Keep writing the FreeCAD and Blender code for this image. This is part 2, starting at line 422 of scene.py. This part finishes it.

^^^^

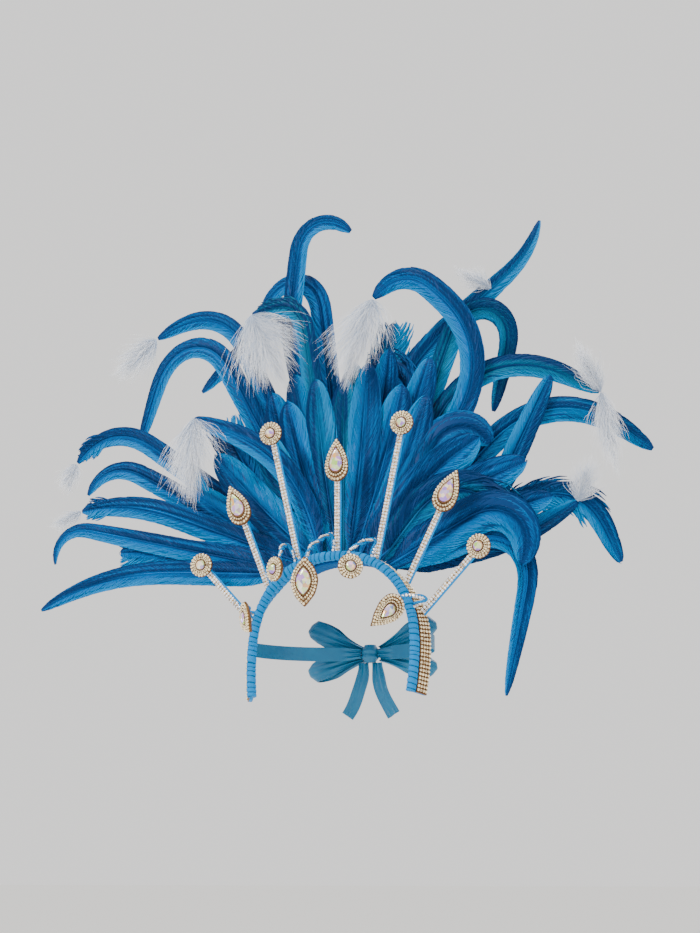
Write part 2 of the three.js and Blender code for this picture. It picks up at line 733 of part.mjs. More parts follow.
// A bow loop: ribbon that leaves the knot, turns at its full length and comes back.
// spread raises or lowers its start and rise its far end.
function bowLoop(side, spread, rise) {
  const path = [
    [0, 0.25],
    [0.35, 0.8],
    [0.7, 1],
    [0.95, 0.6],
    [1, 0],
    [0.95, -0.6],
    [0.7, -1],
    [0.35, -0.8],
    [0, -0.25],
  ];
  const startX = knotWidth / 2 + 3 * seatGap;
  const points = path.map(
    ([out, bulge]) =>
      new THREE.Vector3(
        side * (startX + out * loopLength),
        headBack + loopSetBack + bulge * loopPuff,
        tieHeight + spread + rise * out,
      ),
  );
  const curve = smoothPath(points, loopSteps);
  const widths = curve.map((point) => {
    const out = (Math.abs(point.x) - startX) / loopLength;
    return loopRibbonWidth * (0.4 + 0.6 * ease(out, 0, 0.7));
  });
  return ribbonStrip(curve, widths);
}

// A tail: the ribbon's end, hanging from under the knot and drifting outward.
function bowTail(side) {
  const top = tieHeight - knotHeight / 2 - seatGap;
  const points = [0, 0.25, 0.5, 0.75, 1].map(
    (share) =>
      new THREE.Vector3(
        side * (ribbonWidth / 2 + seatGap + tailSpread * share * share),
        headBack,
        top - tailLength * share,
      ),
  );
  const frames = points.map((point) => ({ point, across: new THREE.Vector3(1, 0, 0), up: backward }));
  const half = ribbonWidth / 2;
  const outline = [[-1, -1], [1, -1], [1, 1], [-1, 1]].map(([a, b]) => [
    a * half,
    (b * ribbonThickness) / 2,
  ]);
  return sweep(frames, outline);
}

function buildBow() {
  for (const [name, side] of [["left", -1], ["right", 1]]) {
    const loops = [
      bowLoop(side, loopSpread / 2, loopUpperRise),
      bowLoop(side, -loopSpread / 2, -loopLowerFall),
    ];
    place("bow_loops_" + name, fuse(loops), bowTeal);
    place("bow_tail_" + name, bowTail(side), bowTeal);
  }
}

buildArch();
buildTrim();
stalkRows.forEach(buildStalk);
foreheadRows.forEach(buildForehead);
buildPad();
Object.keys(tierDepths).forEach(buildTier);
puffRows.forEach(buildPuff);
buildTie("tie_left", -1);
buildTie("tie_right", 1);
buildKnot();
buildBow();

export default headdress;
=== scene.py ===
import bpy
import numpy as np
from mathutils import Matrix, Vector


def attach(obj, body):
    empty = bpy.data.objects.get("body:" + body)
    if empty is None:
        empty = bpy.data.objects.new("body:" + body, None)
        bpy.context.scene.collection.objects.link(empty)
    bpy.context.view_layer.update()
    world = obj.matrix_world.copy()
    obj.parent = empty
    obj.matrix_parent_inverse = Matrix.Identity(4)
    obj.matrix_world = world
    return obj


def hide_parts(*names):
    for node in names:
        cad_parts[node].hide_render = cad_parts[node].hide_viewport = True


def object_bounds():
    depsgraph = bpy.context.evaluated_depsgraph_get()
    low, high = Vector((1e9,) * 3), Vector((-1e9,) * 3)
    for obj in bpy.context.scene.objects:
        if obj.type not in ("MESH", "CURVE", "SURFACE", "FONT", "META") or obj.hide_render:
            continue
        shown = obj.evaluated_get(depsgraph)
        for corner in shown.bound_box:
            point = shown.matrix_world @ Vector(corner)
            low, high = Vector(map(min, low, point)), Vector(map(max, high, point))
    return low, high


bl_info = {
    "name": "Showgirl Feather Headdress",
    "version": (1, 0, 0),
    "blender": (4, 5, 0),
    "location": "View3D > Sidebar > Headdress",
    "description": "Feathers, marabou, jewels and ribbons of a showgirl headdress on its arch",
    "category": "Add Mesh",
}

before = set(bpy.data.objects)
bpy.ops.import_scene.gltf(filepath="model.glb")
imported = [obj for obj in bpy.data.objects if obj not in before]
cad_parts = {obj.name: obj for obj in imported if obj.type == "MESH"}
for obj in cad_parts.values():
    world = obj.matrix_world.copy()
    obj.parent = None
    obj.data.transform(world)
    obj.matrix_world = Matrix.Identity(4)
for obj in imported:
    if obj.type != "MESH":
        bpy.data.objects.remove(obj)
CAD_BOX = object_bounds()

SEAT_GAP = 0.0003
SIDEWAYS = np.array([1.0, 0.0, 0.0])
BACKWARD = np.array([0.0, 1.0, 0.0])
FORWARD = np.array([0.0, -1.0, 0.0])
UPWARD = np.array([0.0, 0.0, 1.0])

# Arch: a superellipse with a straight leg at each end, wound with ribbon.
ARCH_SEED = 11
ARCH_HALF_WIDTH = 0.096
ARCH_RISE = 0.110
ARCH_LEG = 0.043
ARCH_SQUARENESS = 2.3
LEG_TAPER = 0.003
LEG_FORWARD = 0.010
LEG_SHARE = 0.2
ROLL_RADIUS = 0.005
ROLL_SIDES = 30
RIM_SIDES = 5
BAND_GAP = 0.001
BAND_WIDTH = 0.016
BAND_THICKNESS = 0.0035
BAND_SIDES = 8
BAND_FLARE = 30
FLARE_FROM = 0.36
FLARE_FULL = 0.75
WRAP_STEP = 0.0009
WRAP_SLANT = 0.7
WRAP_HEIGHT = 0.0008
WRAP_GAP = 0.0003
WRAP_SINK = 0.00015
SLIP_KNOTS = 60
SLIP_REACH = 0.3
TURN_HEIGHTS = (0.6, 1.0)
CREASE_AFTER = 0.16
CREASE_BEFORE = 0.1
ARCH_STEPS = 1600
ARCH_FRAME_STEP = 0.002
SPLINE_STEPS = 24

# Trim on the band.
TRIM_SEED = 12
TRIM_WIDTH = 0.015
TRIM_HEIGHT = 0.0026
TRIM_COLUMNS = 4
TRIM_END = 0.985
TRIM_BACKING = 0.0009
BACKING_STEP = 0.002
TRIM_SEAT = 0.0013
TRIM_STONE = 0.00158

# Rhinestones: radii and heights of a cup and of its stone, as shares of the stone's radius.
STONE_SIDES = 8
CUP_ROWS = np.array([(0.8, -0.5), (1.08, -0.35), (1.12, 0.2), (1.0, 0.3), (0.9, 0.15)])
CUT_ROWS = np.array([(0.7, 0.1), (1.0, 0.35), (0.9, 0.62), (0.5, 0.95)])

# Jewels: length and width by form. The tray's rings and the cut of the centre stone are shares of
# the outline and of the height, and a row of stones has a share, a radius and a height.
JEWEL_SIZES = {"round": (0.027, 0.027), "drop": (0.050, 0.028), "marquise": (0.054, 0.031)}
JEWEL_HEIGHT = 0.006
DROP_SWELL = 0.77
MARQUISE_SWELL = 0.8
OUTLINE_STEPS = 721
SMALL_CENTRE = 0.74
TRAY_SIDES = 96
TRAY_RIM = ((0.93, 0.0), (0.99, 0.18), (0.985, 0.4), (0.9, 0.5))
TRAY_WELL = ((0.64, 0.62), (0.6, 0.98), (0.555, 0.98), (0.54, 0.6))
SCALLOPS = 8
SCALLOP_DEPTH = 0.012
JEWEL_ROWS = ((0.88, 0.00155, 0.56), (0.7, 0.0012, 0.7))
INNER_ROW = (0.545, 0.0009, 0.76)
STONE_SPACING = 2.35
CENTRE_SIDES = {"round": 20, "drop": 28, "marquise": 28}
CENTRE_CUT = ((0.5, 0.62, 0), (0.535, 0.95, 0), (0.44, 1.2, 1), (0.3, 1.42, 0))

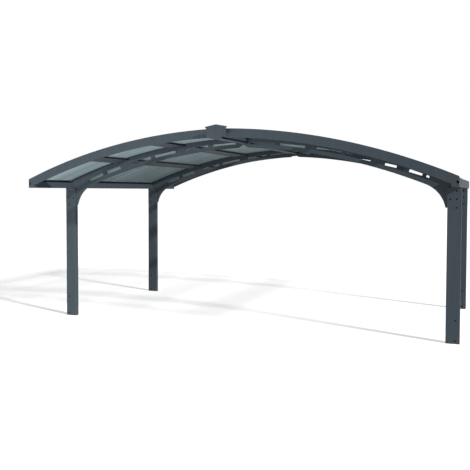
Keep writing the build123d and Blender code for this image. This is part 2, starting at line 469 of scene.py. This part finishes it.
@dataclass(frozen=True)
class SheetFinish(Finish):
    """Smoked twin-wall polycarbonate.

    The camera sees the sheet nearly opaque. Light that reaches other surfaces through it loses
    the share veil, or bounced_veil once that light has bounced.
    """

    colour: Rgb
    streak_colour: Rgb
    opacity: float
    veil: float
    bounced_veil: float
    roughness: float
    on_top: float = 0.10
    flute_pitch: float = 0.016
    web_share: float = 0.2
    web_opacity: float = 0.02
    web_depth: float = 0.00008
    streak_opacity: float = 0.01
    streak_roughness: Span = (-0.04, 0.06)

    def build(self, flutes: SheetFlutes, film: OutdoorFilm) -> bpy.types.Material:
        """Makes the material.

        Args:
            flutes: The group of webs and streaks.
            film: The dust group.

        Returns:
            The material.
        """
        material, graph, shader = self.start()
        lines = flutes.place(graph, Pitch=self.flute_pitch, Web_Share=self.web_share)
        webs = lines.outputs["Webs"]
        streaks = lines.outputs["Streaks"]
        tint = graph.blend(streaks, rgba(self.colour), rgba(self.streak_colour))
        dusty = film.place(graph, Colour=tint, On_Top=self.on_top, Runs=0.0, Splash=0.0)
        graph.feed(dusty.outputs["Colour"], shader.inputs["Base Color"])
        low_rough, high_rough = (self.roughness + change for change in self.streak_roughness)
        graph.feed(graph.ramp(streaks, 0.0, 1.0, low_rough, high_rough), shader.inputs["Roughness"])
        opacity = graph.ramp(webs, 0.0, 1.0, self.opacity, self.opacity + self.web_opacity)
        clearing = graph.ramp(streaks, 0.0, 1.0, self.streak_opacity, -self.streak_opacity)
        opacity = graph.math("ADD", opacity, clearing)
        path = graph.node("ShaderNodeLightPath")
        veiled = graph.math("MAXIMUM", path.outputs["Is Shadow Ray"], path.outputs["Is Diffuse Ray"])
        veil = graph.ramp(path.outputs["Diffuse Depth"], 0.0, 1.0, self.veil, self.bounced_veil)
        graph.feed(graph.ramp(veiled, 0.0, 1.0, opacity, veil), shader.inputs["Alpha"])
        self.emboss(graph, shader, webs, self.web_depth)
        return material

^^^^

Given task » Identify every line where the string "corner" appears.

Solution to this problem »
        for corner in shown.bound_box:
            point = shown.matrix_world @ Vector(corner)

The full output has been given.